Isn’t it fair to say that your experience of life will be much better if you make the most of it as opposed to wasting it ? Won’t you feel happier?

Hmm. Wasn’t he also referring to a growing secular/atheist/anti-theist movement ?

Absolutely. However referientiality is the problem in faith. Faith is not a foundation of objective belief, but a singular description. The nihilistic movements were a description of mass-belief entropy. But it is a movement away from, a reaction against, a belief, it’s not structurally authentic.

Singular views, on the other hand , in the case of Nietzsche, for instance, are at most accommodations,to such reactions. The ring, in niebelungen, protecting brunhilda (gotterdamamerung)). —is a symbol of this singular thought, that gods’ twilight irrespective, within the singularity of the ring, remains the mystery of divinity.

My experience of nihilism (which I admittedly am still caught in) is when materialistic reductionism usurps subjectivity (and inter-subjectivity) as the king of kings and lord of lords.

To force all subjective experience to conform to the laws of reductionist logic will cause one to go fucking insane. One becomes the Underground Man. One can no longer function as a harmonious entity. In this sense nihilism is indeed unreasonable, unbearable, impossible to live by.
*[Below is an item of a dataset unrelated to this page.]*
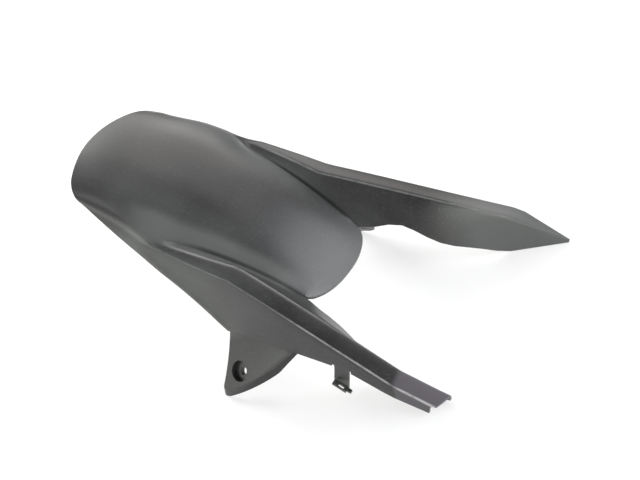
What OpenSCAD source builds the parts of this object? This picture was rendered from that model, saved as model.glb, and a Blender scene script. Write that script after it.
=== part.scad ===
// Rear wheel hugger fender of a motorcycle: one thin moulded shell in black plastic.
// The shell is worked out level, with x forward from the middle of the rear edge, y to
// the left and z up, and is then pitched onto the table that it rests on, on its two
// lugs and the low edges of its two arms.

/* [Main sizes] */
// Full length from the middle of the rear edge to the point of the left arm
length = 507; // [495:1:515]
// Wall thickness of the moulding
wall = 2.8; // [2:0.1:4]

/* [Arch over the tyre] */
// Half the width of the arch at its rear edge
rear_half = 72; // [66:1:80]
// Half the width of the shell where it is deepest
mid_half = 102; // [96:1:110]
// Radius of the crown along its length
crown_r = 420; // [380:5:480]
// Distance of the highest point of the crown from the rear edge
crown_x = 105; // [90:1:120]
// Height of that point above the rear edge
crown_z = 13; // [8:0.5:18]
// Forward bow of the rear edge from its middle to its corners
rear_bow = 24; // [16:1:30]
// Further setback of the rounded rear corners
rear_corner = 12; // [8:1:18]
// Length of the shell up to the two notches beside the tongue
notch_x = 298; // [285:1:310]
// Half the width of the tongue at the notches
tongue_half = 58; // [50:1:64]
// Length of the tongue in front of the notches
tongue_len = 17; // [12:1:26]
// Height of the crown above the valleys at the tongue
tongue_rise = 5; // [3:0.5:8]

/* [Ridges and skirts] */
// Where the valleys and ridges begin
ridge_x = 117; // [105:1:130]
// How much lower the ridges begin
ridge_low = 3; // [1:0.5:7]
// Height of the ridges along the arms
ridge_z = -10; // [-14:0.5:-6]
// Width of the flat strip on the arms
strip_w = 21; // [16:0.5:24]
// Drop of the strip towards the outside
strip_drop = 3; // [1:0.5:5]
// Rounding of the ridges
ridge_r = 4; // [2:0.5:5]
// Where the skirts are deepest
skirt_x = 236; // [225:1:245]
// Height of the lower edge of the skirts at their deepest
skirt_z = -81; // [-88:1:-74]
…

What we know via “reason” must not tyranize over what we know via feeling, or vice versa. “All is merely subjective” is the cry of an intellect that has reached the limits of the rational, i.e., has felt the impossible contradiction. Reason is something that must be over-come, not man.

Exactly. The hope is derived from existential meaning rooted in dasein.

A lot of nihilists even argue that a given person needs to MAKE meaning out of the world instead of relying on some objective meaning that everyone shares in.